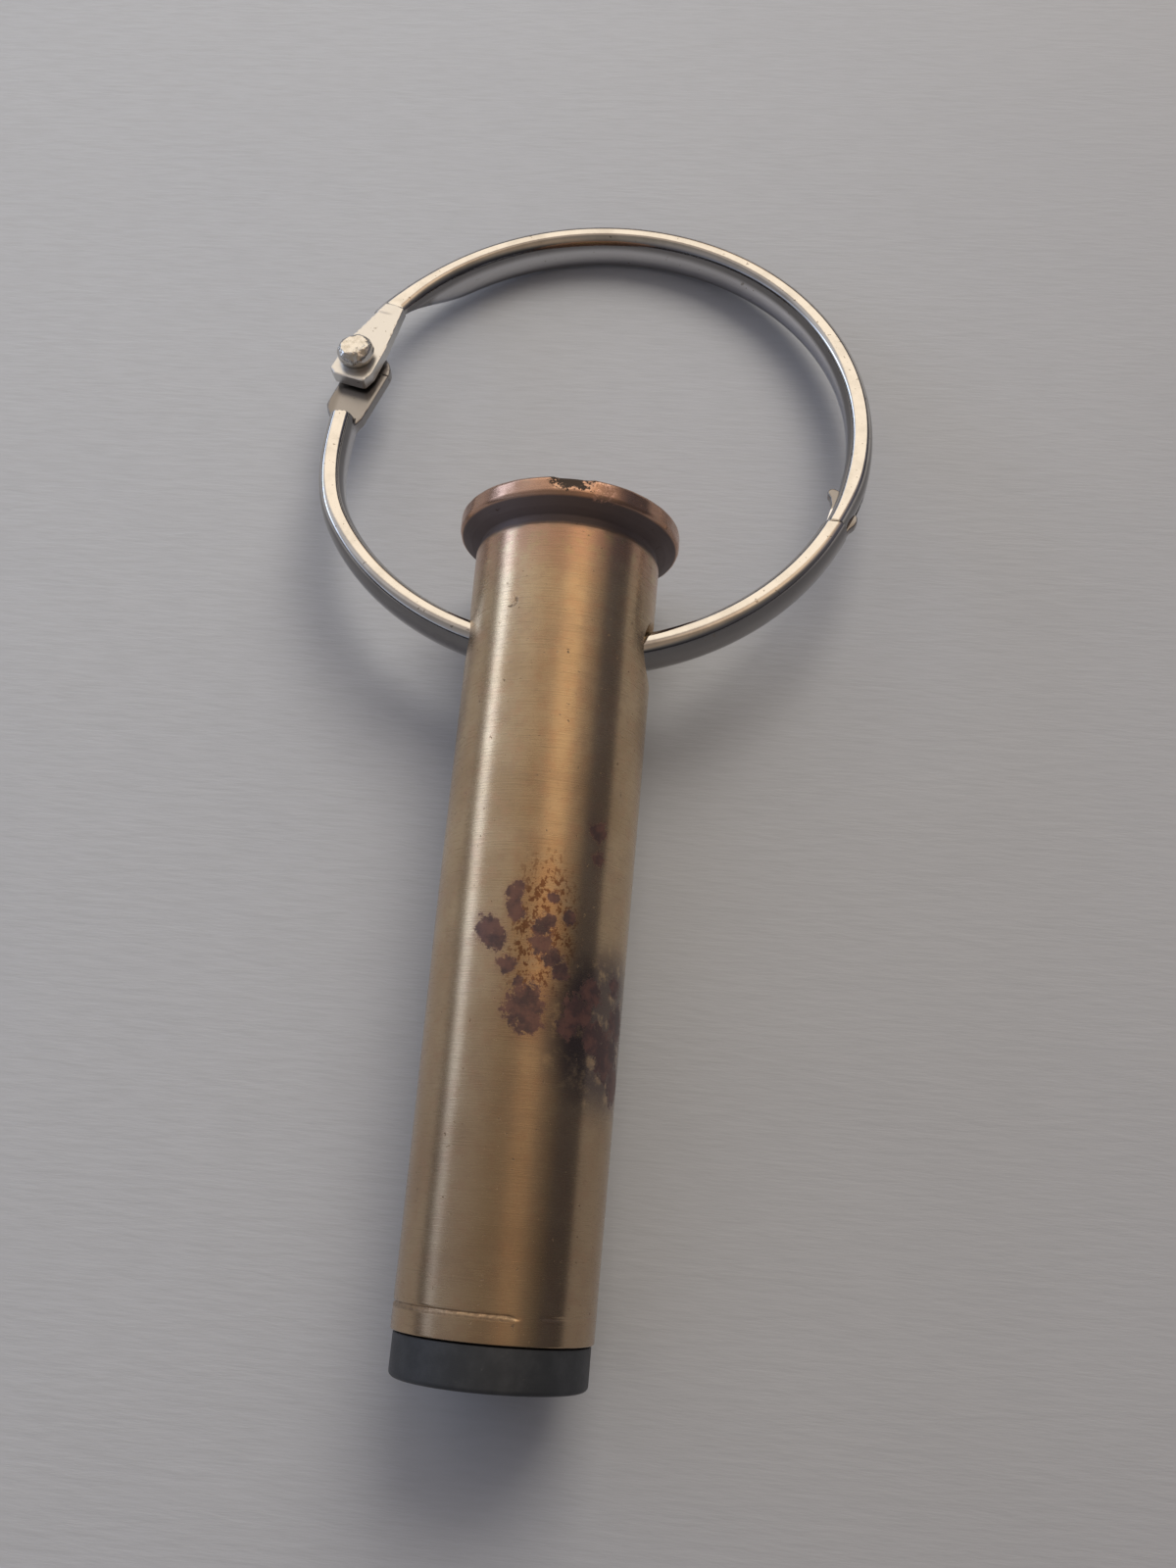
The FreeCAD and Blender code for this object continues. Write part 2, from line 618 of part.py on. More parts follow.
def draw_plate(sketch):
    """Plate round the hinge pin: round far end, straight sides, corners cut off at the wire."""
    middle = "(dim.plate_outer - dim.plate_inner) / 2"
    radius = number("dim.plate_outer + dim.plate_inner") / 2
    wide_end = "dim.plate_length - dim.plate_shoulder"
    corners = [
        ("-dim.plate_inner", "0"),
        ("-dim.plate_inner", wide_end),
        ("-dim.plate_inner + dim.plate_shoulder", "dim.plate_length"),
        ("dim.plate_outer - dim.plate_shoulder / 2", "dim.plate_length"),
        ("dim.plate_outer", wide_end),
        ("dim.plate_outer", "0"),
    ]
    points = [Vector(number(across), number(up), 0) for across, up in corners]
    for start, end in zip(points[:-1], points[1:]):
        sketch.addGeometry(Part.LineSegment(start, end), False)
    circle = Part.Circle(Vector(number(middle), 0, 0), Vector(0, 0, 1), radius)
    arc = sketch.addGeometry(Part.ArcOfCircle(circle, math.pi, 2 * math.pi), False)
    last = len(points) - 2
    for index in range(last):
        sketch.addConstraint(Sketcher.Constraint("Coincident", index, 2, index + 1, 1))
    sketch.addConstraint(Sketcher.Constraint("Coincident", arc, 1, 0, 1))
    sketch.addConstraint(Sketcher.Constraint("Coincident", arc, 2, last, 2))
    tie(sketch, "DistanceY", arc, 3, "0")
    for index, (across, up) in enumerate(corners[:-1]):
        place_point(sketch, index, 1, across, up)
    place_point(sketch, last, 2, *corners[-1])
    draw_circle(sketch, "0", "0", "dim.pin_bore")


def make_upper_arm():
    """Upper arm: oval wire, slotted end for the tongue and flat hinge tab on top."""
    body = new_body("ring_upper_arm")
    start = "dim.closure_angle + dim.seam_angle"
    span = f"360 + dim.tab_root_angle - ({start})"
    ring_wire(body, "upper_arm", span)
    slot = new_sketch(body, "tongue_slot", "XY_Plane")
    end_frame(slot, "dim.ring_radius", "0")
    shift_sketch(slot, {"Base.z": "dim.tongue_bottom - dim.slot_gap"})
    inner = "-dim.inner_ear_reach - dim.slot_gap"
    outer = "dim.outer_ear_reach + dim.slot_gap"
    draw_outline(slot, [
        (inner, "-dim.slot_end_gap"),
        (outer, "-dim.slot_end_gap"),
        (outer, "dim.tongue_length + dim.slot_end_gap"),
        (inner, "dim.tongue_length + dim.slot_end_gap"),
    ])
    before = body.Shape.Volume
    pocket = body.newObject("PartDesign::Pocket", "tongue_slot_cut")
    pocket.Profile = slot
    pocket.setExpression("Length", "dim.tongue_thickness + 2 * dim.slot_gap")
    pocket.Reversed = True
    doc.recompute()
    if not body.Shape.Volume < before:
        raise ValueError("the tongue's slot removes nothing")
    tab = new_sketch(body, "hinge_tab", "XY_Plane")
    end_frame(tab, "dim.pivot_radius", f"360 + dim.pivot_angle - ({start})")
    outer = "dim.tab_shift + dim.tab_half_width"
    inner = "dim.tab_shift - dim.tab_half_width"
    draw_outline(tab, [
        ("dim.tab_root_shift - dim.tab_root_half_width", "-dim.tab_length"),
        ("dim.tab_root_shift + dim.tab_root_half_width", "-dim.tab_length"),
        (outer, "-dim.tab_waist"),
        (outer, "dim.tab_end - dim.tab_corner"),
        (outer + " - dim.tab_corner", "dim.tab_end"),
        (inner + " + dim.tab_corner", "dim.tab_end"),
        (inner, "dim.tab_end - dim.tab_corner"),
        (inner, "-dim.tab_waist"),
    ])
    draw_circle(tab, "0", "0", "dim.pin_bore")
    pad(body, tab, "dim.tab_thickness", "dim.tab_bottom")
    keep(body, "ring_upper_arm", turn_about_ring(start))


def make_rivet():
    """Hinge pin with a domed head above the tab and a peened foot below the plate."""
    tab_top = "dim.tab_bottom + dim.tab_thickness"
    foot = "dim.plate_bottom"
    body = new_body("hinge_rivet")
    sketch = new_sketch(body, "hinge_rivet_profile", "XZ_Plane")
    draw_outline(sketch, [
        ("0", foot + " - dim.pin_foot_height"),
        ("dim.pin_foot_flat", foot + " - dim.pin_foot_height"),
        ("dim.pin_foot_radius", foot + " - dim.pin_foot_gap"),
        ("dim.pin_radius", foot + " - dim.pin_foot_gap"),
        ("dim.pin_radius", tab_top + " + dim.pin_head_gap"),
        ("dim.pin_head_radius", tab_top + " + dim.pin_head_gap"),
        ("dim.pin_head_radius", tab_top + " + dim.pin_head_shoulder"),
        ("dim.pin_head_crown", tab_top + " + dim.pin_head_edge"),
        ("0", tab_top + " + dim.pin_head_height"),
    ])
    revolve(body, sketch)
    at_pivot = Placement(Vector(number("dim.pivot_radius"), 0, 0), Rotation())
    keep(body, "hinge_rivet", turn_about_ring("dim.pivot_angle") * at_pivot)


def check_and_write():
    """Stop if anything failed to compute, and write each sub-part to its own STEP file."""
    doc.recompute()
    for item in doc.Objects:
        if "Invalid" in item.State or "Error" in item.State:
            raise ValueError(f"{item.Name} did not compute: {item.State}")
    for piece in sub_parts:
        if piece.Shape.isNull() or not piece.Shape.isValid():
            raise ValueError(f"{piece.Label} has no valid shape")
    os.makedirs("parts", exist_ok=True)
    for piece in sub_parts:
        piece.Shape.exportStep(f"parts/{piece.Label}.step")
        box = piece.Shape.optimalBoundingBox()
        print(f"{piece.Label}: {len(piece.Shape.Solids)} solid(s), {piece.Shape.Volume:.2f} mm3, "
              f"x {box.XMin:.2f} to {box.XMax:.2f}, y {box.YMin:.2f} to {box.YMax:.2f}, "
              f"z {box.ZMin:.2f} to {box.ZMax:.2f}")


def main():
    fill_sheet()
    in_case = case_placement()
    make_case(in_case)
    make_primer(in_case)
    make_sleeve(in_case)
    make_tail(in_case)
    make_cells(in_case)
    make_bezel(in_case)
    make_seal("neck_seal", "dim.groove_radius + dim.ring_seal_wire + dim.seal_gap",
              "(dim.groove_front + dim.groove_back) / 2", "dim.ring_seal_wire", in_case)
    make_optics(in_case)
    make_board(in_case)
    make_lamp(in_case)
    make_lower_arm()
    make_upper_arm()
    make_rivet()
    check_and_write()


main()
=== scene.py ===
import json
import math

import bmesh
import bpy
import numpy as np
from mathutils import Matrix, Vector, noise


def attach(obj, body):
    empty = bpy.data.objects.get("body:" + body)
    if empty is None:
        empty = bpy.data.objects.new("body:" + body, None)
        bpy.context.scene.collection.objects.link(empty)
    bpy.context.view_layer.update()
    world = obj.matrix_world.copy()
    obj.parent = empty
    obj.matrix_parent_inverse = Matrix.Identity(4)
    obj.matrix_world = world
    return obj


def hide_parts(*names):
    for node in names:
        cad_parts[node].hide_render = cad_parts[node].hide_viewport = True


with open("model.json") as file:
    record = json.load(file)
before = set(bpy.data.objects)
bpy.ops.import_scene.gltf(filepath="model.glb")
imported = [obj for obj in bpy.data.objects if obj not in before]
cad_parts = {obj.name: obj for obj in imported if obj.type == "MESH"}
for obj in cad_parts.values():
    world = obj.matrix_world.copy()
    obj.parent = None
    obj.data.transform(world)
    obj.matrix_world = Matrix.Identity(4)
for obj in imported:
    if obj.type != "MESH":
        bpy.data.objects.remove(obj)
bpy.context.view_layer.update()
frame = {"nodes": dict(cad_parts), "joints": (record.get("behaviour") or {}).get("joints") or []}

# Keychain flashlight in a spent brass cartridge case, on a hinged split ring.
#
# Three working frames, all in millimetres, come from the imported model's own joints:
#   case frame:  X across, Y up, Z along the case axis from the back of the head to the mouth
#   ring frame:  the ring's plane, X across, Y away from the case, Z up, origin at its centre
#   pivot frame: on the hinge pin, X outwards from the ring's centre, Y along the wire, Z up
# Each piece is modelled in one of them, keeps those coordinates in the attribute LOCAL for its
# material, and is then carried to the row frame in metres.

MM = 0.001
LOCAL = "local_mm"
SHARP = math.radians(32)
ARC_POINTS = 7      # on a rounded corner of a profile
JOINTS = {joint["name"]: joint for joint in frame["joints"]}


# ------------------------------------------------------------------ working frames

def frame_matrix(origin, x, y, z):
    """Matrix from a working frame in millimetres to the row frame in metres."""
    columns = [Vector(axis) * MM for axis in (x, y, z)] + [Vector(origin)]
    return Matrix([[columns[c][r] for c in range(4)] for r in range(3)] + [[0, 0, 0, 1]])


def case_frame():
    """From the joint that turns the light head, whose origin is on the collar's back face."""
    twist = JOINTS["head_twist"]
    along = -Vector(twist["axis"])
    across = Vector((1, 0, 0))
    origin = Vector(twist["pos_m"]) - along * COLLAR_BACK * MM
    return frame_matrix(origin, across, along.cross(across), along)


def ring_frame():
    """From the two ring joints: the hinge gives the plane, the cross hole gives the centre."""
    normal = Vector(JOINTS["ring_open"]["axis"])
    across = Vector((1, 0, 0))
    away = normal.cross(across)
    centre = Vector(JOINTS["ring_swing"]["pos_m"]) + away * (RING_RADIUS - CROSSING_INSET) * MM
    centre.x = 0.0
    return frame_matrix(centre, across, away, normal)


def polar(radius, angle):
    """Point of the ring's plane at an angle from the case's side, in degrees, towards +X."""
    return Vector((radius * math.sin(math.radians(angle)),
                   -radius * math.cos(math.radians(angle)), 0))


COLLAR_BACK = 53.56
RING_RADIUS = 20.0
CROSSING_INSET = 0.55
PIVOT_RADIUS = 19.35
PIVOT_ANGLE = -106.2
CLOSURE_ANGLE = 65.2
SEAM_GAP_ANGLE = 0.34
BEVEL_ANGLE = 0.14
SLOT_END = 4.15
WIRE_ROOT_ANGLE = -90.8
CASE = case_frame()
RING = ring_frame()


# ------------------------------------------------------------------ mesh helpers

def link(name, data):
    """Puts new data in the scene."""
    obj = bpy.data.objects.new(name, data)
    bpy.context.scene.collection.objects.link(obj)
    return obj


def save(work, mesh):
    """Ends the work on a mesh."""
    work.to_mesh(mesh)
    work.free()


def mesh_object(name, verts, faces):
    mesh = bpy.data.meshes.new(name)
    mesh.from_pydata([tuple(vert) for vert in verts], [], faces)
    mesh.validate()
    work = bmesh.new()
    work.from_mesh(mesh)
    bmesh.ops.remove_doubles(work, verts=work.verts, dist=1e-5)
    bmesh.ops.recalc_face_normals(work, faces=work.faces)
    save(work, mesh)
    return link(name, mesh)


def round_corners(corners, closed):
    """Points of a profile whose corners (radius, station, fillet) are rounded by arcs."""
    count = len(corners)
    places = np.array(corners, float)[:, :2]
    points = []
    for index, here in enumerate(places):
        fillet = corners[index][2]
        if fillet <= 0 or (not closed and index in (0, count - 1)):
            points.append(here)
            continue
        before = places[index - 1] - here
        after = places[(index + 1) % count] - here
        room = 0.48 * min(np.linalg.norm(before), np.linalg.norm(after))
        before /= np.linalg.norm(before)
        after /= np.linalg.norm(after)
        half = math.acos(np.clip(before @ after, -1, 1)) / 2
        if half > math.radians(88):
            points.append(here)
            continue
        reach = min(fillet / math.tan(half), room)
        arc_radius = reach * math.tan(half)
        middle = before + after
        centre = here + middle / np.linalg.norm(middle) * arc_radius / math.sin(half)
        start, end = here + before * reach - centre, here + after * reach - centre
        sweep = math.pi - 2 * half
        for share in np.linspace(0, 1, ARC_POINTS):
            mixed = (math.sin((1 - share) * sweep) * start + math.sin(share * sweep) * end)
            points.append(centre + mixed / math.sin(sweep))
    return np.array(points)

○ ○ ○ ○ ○

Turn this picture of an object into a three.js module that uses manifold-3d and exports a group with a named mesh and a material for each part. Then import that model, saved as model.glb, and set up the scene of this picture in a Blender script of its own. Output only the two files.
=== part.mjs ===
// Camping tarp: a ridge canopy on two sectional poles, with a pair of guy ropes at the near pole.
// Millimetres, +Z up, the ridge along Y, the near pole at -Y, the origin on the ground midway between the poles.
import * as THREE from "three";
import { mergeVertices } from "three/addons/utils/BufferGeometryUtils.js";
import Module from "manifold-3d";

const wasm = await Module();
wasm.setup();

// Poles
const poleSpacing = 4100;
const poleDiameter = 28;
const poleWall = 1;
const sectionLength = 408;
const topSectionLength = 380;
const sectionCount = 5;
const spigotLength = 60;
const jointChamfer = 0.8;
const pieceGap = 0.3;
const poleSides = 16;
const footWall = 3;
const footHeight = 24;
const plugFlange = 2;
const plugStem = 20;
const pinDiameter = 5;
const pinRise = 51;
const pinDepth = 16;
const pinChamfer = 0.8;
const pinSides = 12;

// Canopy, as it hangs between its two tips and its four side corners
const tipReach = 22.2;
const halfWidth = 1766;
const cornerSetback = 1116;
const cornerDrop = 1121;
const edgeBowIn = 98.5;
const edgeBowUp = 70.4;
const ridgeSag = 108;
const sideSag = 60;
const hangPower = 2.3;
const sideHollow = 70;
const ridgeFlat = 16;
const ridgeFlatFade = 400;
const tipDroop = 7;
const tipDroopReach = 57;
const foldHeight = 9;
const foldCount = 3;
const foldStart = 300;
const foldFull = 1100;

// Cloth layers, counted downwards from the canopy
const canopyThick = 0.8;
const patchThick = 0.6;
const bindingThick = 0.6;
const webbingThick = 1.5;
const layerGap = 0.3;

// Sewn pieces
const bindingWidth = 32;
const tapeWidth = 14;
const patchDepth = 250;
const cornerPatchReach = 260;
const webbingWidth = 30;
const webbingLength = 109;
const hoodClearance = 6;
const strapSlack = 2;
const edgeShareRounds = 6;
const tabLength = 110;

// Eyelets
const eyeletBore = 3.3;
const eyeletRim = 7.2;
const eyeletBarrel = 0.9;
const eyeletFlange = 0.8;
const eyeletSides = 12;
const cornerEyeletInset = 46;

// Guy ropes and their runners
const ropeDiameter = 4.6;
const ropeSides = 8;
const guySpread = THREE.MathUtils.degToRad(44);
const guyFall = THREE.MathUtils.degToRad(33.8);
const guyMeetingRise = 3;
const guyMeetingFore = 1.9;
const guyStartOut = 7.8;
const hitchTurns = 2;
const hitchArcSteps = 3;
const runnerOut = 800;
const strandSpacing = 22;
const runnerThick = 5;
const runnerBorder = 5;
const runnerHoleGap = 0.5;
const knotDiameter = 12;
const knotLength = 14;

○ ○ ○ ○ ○

- SET TASK -
Set down, exactly and alone, the run of lines from the line that has "cad_parts[node].hide_render = cad_parts[node].hide_viewport" to the line that has "imported = [obj".

- EXERCISE OUTPUT -
        cad_parts[node].hide_render = cad_parts[node].hide_viewport = True


with open("model.json") as file:
    record = json.load(file)
before = set(bpy.data.objects)
bpy.ops.import_scene.gltf(filepath="model.glb")
imported = [obj for obj in bpy.data.objects if obj not in before]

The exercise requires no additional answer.